■ What you have to do:
Everything from the first line to the line containing "return shell_radius + shell_wall" is to be repeated exactly; nothing past it.

■ Data:
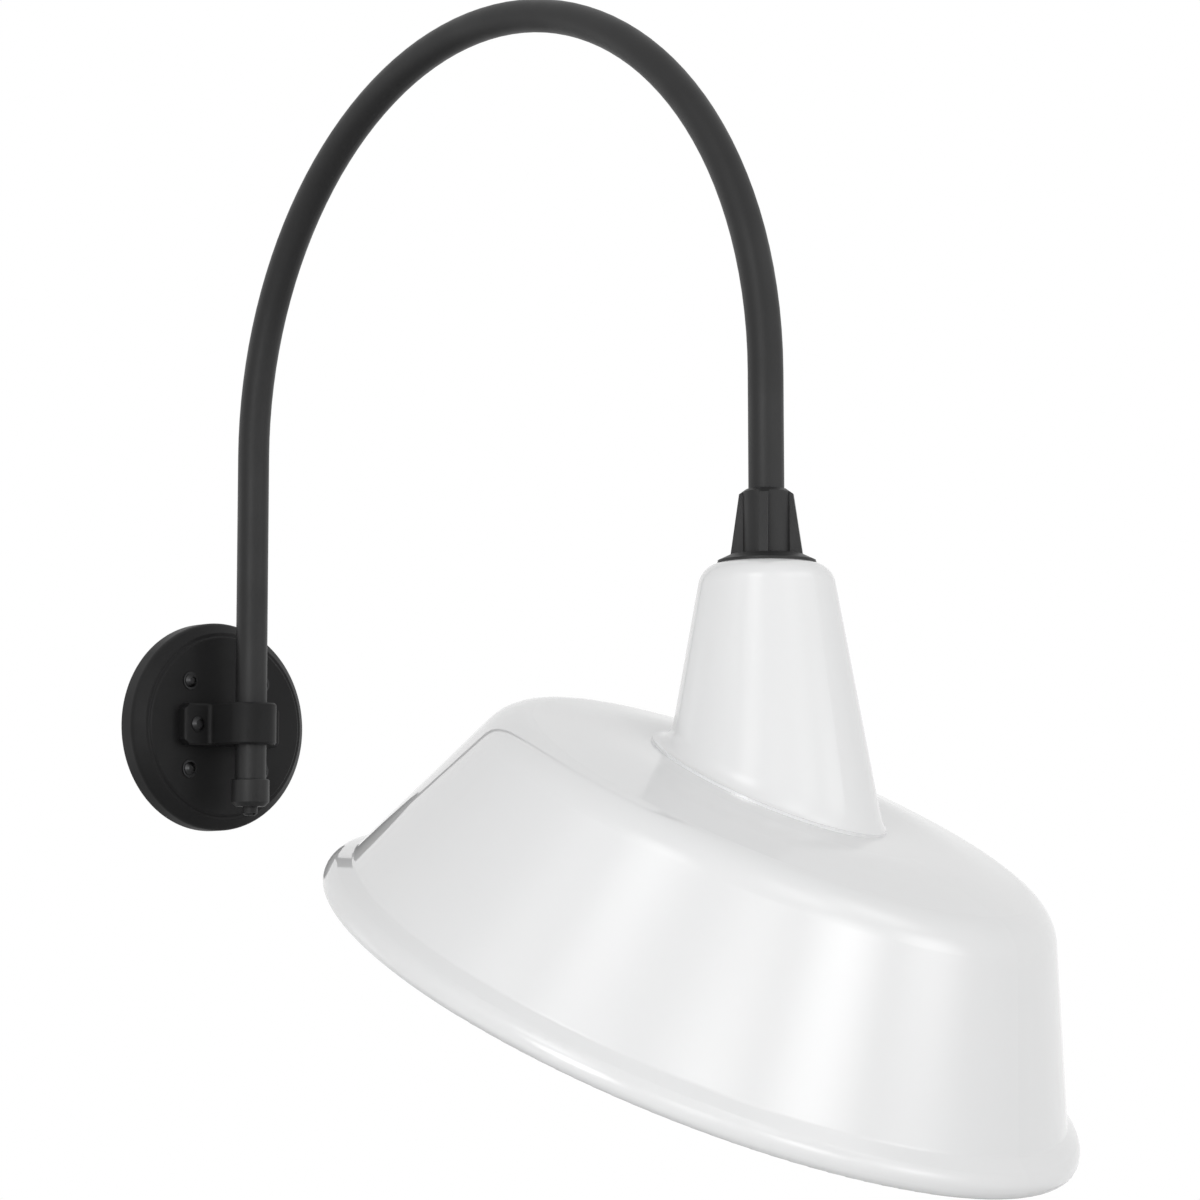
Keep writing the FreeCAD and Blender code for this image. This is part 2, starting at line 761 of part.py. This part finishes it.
def make_strap_screws():
    seat = socket_head_radius + seat_gap + strap_thickness
    screw = slotted_screw(strap_screw_shank, strap_screw_head, strap_screw_head_height, strap_screw_length,
                          terminal_slot_width, terminal_slot_depth)
    screws = []
    for side in (-1, 1):
        facing = Rotation(Z_AXIS, X_AXIS * side)
        screws.append(at(screw, shade_leg_x + side * seat, 0, strap_screw_z(), facing))
    return Part.makeCompound(screws)


def make_socket_body():
    head_bottom = socket_top_z - socket_head_length
    body = turned([(0, socket_bottom_z), (socket_skirt_radius, socket_bottom_z),
                   (socket_skirt_radius, head_bottom), (socket_head_radius, head_bottom + socket_edge),
                   (socket_head_radius, socket_top_z), (0, socket_top_z)],
                  [0, socket_edge, 0, 0, socket_edge, 0])
    cavity_top = socket_bottom_z + socket_cavity_depth
    body = body.cut(cylinder(socket_cavity_radius, socket_bottom_z - overrun, cavity_top))
    for y in (-terminal_y, terminal_y):
        body = body.cut(cylinder(terminal_shank_radius + thread_clearance,
                                 socket_top_z - terminal_shank_length, socket_top_z + overrun, 0, y))
    for side in (-1, 1):
        depth = strap_screw_length + overrun
        hole = cylinder(strap_screw_shank + thread_clearance, 0, depth)
        place = side * (socket_head_radius + overrun)
        body = body.cut(at(hole, place, 0, strap_screw_z(), Rotation(Z_AXIS, X_AXIS * -side)))
    return at_neck(body)


def shell_outer():
    return shell_radius + shell_wall


def make_screw_shell():
    """Threaded shell with a flat foot that closes the ring and seats on the cavity's end."""
    start = socket_bottom_z + shell_rise
    top = socket_bottom_z + socket_cavity_depth
    tube_part = ring(shell_outer(), shell_radius, start, start + shell_length)
    foot = ring(shell_outer(), contact_foot_reach + thread_clearance * 2, start + shell_length, top)
    return at_neck(tube_part.fuse(foot).removeSplitter())


def make_centre_contact():
    """Spring tongue: a foot on the cavity's end and a raised button for the lamp's tip."""
    top = socket_bottom_z + socket_cavity_depth
    foot = Part.makeBox(contact_foot_reach, contact_width, contact_thickness,
                        Vector(-contact_foot_reach / 2, -contact_width / 2, top - contact_thickness))
    post = Part.makeBox(contact_thickness, contact_width, contact_drop,
                        Vector(-contact_foot_reach / 2, -contact_width / 2, top - contact_drop))
    button = cylinder(contact_radius, top - contact_drop, top - contact_drop + contact_thickness)
    return at_neck(foot.fuse(post).fuse(button).removeSplitter())


def make_terminal_screws():
    screw = slotted_screw(terminal_shank_radius, terminal_radius, terminal_head_height,
                          terminal_shank_length, terminal_slot_width, terminal_slot_depth)
    return Part.makeCompound([at(screw, shade_leg_x, y, socket_top_z) for y in (-terminal_y, terminal_y)])


def make_socket_leads():
    leads = []
    start_z = drop_z(shade_leg_drop) - socket_lead_start_gap
    turn_z = (nut_bottom_z - nipple_tail + socket_top_z + terminal_head_height) / 2
    end_z = socket_top_z + terminal_head_height
    inner = nipple_bore_radius - socket_lead_radius - seat_gap
    for side in (-1, 1):
        points = [Vector(shade_leg_x, side * inner, start_z), Vector(shade_leg_x, side * inner, turn_z),
                  Vector(shade_leg_x, side * terminal_y, turn_z),
                  Vector(shade_leg_x, side * terminal_y, end_z)]
        bend = socket_lead_bend_share * (turn_z - end_z)
        leads.append(tube(points, [0, bend, bend, 0], socket_lead_radius))
    return Part.makeCompound(leads)


# Shade
def on_reflector(shape):
    """Places a shape made about the reflector's own axis, lip plane at Z zero."""
    turn = Rotation(Z_AXIS, shade_turn_degrees)
    back = turn.multVec(Vector(-rim_offset, 0, 0))
    return at(shape, shade_leg_x + back.x, back.y, rim_z, LEAN)


def on_top(shape):
    """Places a shape made about the point where the neck's axis meets the reflector's flat top."""
    return at(shape, shade_leg_x, 0, foot_z, LEAN)


def cone_section(height, wall):
    """Half sizes and shift of the neck's tilted section at a height above the reflector's top."""
    radius = neck_foot_radius - neck_slope * height * math.cos(tilt) - wall / math.cos(math.atan(neck_slope))
    spread = math.cos(tilt) ** 2 - (neck_slope * math.sin(tilt)) ** 2
    shift = (radius * neck_slope - height * math.cos(tilt)) * math.sin(tilt) / spread
    along = math.sqrt((radius ** 2 - (height * math.sin(tilt)) ** 2) / spread + shift ** 2)
    return along, math.sqrt(spread) * along, shift


def curl_height(turned_share, wall):
    """Height over the top where the neck's edge has curled outward by a share of a quarter turn."""
    return shade_wall + foot_curl_height - (foot_curl_height + wall) * math.sin(math.pi / 2 * turned_share)


def foot_wire(turned_share, wall, land=0):
    """Section of the neck's foot, an ellipse that grows and moves as the edge curls outward."""
    turn = math.pi / 2 * turned_share
    height = curl_height(turned_share, wall)
    along, across, shift = cone_section(height, wall)
    curled_share = 1 - math.cos(turn)
    grow = ((foot_curl_high_reach + foot_curl_low_reach) / 2 + wall) * curled_share + land
    move = (foot_curl_high_reach - foot_curl_low_reach) / 2 * curled_share
    squeeze = Matrix()
    squeeze.scale(along + grow, across + grow, 1)
    circle = Part.Wire(Part.Circle(Vector(), Z_AXIS, 1).toShape()).transformGeometry(squeeze)
    circle.translate(Vector(shift - move, 0, height))
    return circle


def foot_curl(wall, land, bottom):
    """Solid inside one side of the curled sheet, with a flat edge of its own down to the bottom."""
    curl = Part.makeLoft([foot_wire(share, wall) for share in foot_curl_shares], True, False)
    end_share = foot_curl_shares[-1]
    edge = Part.Face(foot_wire(end_share, wall, land))
    return curl.fuse(edge.extrude(Vector(0, 0, bottom - curl_height(end_share, wall))))


def above_curl():
    """Half space above the foot's curl, as a box larger than the neck."""
    size = 2 * (neck_top_z - foot_z + neck_foot_radius)
    return on_top(Part.makeBox(2 * size, 2 * size, size, Vector(-size, -size, shade_wall + foot_curl_height)))


def make_shade_neck():
    low = foot_z - neck_foot_radius
    low_radius = neck_top_radius + neck_slope * (neck_top_z - low)
    both_slopes = neck_slope * neck_crown_slope
    corner = (neck_top_radius - both_slopes * neck_flat_radius) / (1 - both_slopes)
    outline = [(nipple_radius + thread_clearance, neck_top_z), (neck_flat_radius, neck_top_z),
               (corner, neck_top_z - crown_fall(corner)), (low_radius, low)]
    cone = turned_wall(outline, [0, 0, neck_top_round, 0], shade_wall)
    cone = at_neck(cone).common(above_curl())
    curl = foot_curl(0, foot_land, 0).cut(foot_curl(shade_wall, 0, -overrun))
    return cone.fuse(on_top(curl)).removeSplitter()


def collar_shift():
    return cone_section(collar_rise, shade_wall)[2]


def collar_radius():
    """The ring's wall stands just inside the neck, at the sides where the neck's section is narrowest."""
    return cone_section(collar_rise, shade_wall)[1] - seat_gap


def make_shade_collar():
    """Joining ring: its wall stands in the reflector's hole and the neck, its flange lies under the sheet."""
    radius = collar_radius()
    floor = -2 * shade_wall
    wall = ring(radius, radius - shade_wall, floor, collar_rise)
    flange = ring(radius + collar_flange, radius - shade_wall, floor, -shade_wall)
    body = wall.fuse(flange).removeSplitter()
    body.translate(Vector(collar_shift(), 0, 0))
    return on_top(body)


def reflector_outline():
    """Outer side of the sheet from the top's inner edge over the shoulder to the rolled lip."""
    lip_corner = shoulder_corner_radius + skirt_slope * (shoulder_corner_height - lip_corner_height)
    outline = [(collar_radius() / 2, top_height), (top_flat_radius, top_height),
               (shoulder_corner_radius, shoulder_corner_height), (lip_corner, lip_corner_height),
               (lip_radius, lip_shoulder), (lip_radius, -lip_bottom), (lip_radius - lip_return, -lip_bottom),
               (lip_radius - lip_return, -lip_bottom + lip_return_height)]
    rounds = [0, top_round, shoulder_round, lip_corner_round, lip_shoulder_round, lip_bottom_round,
              lip_return_round, 0]
    return outline, rounds


def make_reflector():
    outline, rounds = reflector_outline()
    bowl = on_reflector(turned_wall(outline, rounds, shade_wall))
    hole = cylinder(collar_radius() + running_clearance, -shade_wall - overrun, overrun)
    hole.translate(Vector(collar_shift(), 0, 0))
    return bowl.cut(on_top(hole))


NODES = {
    "canopy": make_canopy,
    "wall_gasket": make_wall_gasket,
    "mounting_plate": make_mounting_plate,
    "canopy_screws": make_canopy_screws,
    "canopy_washers": make_canopy_washers,
    "arm_bracket": make_arm_bracket,
    "bracket_screws": make_bracket_screws,
    "arm_set_screw": make_arm_set_screw,
    "ground_screw": make_ground_screw,
    "ground_terminal": make_ground_terminal,
    "canopy_grommet": make_canopy_grommet,
    "wire_connectors": make_wire_connectors,
    "fixture_leads": make_fixture_leads,
    "ground_lead": make_ground_lead,
    "gooseneck_arm": make_gooseneck_arm,
    "lamp_cable": make_lamp_cable,
    "arm_end_cap": make_arm_end_cap,
    "cap_plug": make_cap_plug,
    "hub": make_hub,
    "hub_set_screw": make_hub_set_screw,
    "hub_gasket": make_hub_gasket,
    "threaded_nipple": make_threaded_nipple,
    "lock_washer": make_lock_washer,
    "lock_nut": make_lock_nut,
    "socket_strap": make_socket_strap,
    "strap_screws": make_strap_screws,
    "socket_body": make_socket_body,
    "screw_shell": make_screw_shell,
    "centre_contact": make_centre_contact,
    "terminal_screws": make_terminal_screws,
    "socket_leads": make_socket_leads,
    "shade_neck": make_shade_neck,
    "shade_collar": make_shade_collar,
    "reflector": make_reflector,
}


def main():
    os.makedirs("parts", exist_ok=True)
    for name, make in NODES.items():
        shape = make()
        print(f"{name}: {len(shape.Solids)} solid, valid {shape.isValid()}, {shape.Volume / 1000:.2f} cm3")
        shape.exportStep(f"parts/{name}.step")


main()
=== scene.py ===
import math

import bpy
from mathutils import Matrix, Vector

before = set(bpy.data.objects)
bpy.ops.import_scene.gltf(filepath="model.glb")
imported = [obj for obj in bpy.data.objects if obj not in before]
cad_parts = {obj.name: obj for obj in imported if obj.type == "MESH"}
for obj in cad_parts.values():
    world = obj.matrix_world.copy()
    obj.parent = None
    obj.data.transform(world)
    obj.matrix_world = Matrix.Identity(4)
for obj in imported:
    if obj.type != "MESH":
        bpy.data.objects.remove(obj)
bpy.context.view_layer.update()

PHOTO_SIDE = 1200

# Camera: place in metres, angles in degrees, focal length and image centre in pixels of the photo,
# and the sensor in millimetres
CAMERA_PLACE = Vector((2.2794, -1.5926, -0.1641))
CAMERA_YAW = 47.948
CAMERA_PITCH = 7.462
CAMERA_ROLL = -0.274
CAMERA_FOCAL_PX = 3992.7
CAMERA_CENTRE_PX = (105.2, -158.1)
SENSOR = 36.0

# Studio: metres, and for each lamp its degrees round the object, degrees above the horizon and brightness
AIM = Vector((0.3955, -0.01, 0.02))
FLOOR_LEVEL = -0.95
FLOOR_RADIUS = 3.2
FLOOR_FADE_START = 1.2
FLOOR_COLOUR = (0.80, 0.80, 0.80, 1.0)
FLOOR_ROUGHNESS = 0.9
FLOOR_GLOSS = 0.1
FLOOR_RIM_POINTS = 96
SKY_AT_HORIZON = 0.75
SKY_OVERHEAD = 0.30
SKY_SEEN_DIRECTLY = 1.0
LAMP_DISTANCE = 2.6
LAMP_SIDE = 1.7
SOFT_LAMPS = {
    "left_key": (27, 6, 6.3),
    "left_high": (30, 35, 2.2),
    "left_front_high": (0, 35, 0.5),
    "far_left": (-60, 5, 0.6),
    "front": (60, 5, 1.5),
    "right": (90, 5, 2.5),
    "right_high": (90, 35, 1.0),
    "far_right": (120, 5, 2.0),
    "far_right_high": (120, 35, 1.1),
}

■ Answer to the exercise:
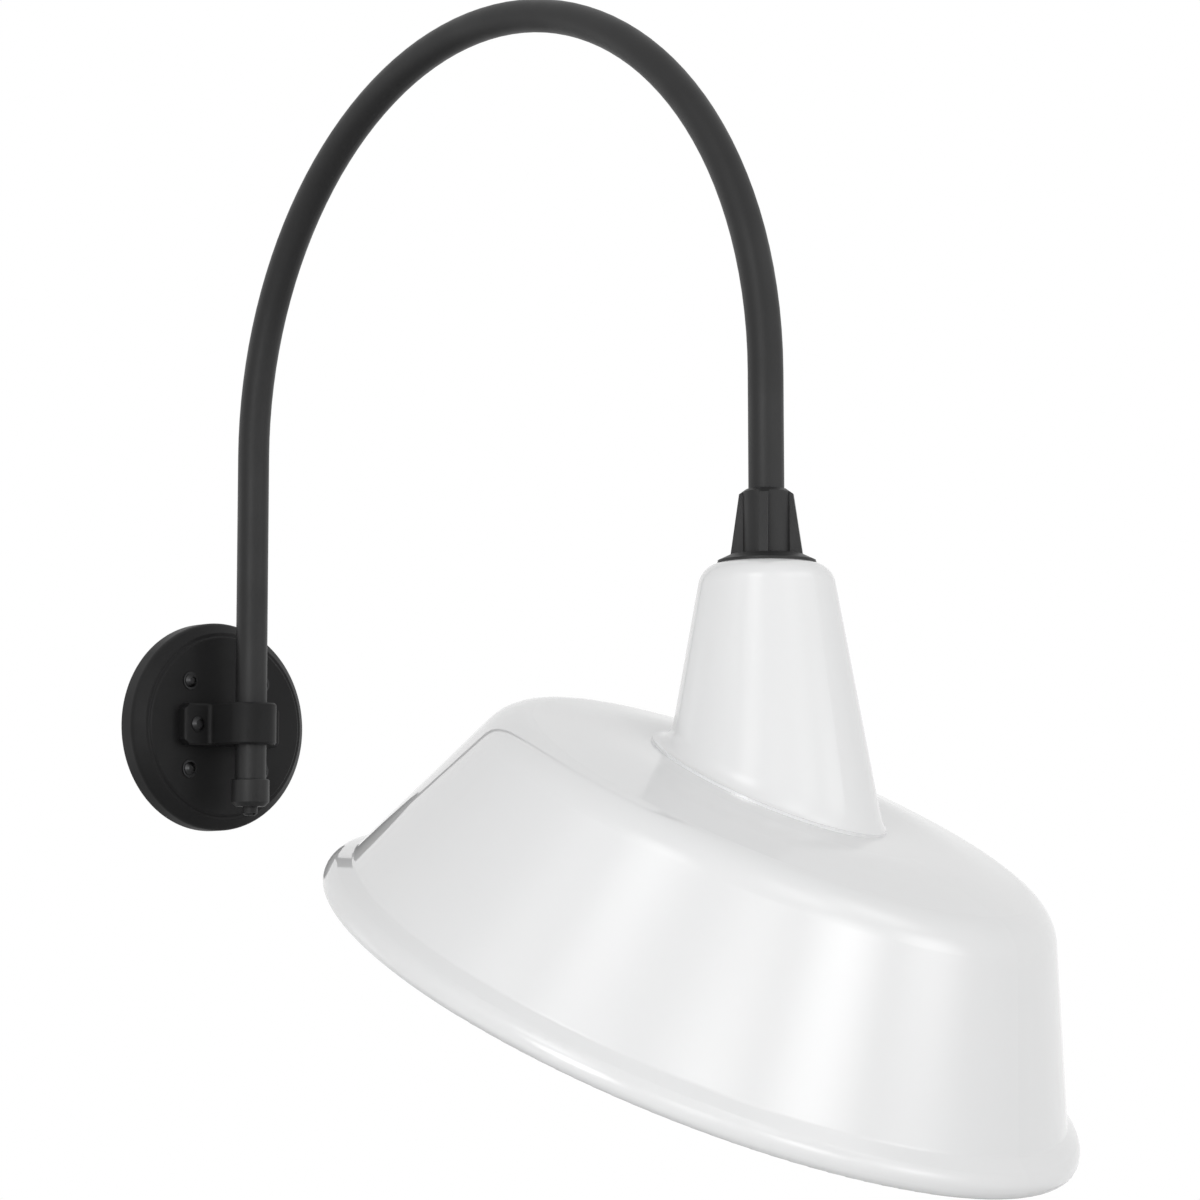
Keep writing the FreeCAD and Blender code for this image. This is part 2, starting at line 761 of part.py. This part finishes it.
def make_strap_screws():
    seat = socket_head_radius + seat_gap + strap_thickness
    screw = slotted_screw(strap_screw_shank, strap_screw_head, strap_screw_head_height, strap_screw_length,
                          terminal_slot_width, terminal_slot_depth)
    screws = []
    for side in (-1, 1):
        facing = Rotation(Z_AXIS, X_AXIS * side)
        screws.append(at(screw, shade_leg_x + side * seat, 0, strap_screw_z(), facing))
    return Part.makeCompound(screws)


def make_socket_body():
    head_bottom = socket_top_z - socket_head_length
    body = turned([(0, socket_bottom_z), (socket_skirt_radius, socket_bottom_z),
                   (socket_skirt_radius, head_bottom), (socket_head_radius, head_bottom + socket_edge),
                   (socket_head_radius, socket_top_z), (0, socket_top_z)],
                  [0, socket_edge, 0, 0, socket_edge, 0])
    cavity_top = socket_bottom_z + socket_cavity_depth
    body = body.cut(cylinder(socket_cavity_radius, socket_bottom_z - overrun, cavity_top))
    for y in (-terminal_y, terminal_y):
        body = body.cut(cylinder(terminal_shank_radius + thread_clearance,
                                 socket_top_z - terminal_shank_length, socket_top_z + overrun, 0, y))
    for side in (-1, 1):
        depth = strap_screw_length + overrun
        hole = cylinder(strap_screw_shank + thread_clearance, 0, depth)
        place = side * (socket_head_radius + overrun)
        body = body.cut(at(hole, place, 0, strap_screw_z(), Rotation(Z_AXIS, X_AXIS * -side)))
    return at_neck(body)


def shell_outer():
    return shell_radius + shell_wall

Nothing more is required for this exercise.